Her çocuğun sağlıklı yaşam sürdürme hakkına sahip olduğunu aktaran Doç. Dr. Havva Özkan, "Çocuk da doktorunu seçmek zorundadır. Benim kızım 4 yaşında diş hekimliğinde dişçiye götürdüm. 3 tane arkadaşım var 'seç birini' dedim. 'En güzel olanını istiyorum' dedi. Şöyle baktılar, 'çocuk doktorunu seçer mi?' diye. Kiminle ortamını daha iyi oluşturabilirse tedaviyi onunla daha iyi sürdürebilmekte. Olay ve kendi geleceğine ilişkin karar alma. Yani çocuk bizim, bir ebeveynin, çocuk bir ülkenin diye çocuk için biz karar vermeyeceğiz. O kararların içinde çocukların olması gerekiyor. Bugün artık çocuk dostu illerden söz ediyoruz. Bir ilin gelişiminde o ilin meclisinde çocukların olması gerekiyor. Yeni yeni yerel yönetimlerde artık kadın meclisi kuruldu, çocuk meclisleri kuruldu. Çocuklar da yaşadığı yere katkı vermek isteklerini dile getirmek durumundalar.
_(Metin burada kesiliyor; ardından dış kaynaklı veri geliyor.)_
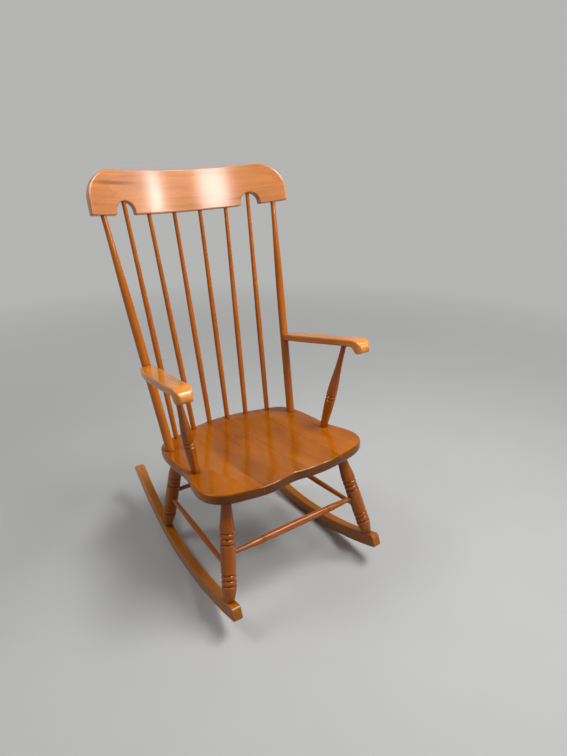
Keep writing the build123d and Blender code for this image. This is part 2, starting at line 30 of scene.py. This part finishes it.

Tüm çalışanlar, tüm yönetenler, tüm baştaki herkes çocuğun da söz hakkı olduğunu bilerek onun da isteklerini göz önüne alarak planlamalar yapmaları gerekiyor" ifadelerini kullandı.

 

Programda Erzurum Milli Eğitim Müdürlüğü Özel Eğitim Şube Müdürü Hacer Türk, eğitim açısından çocuk haklarını anlatırken, Atatürk Üniversitesi İlahiyat Fakültesi Öğretim Üyesi Doç. Dr. Muhammed Kızılgeçit dini açıdan çocuk hakları konusunda bilgi verdi.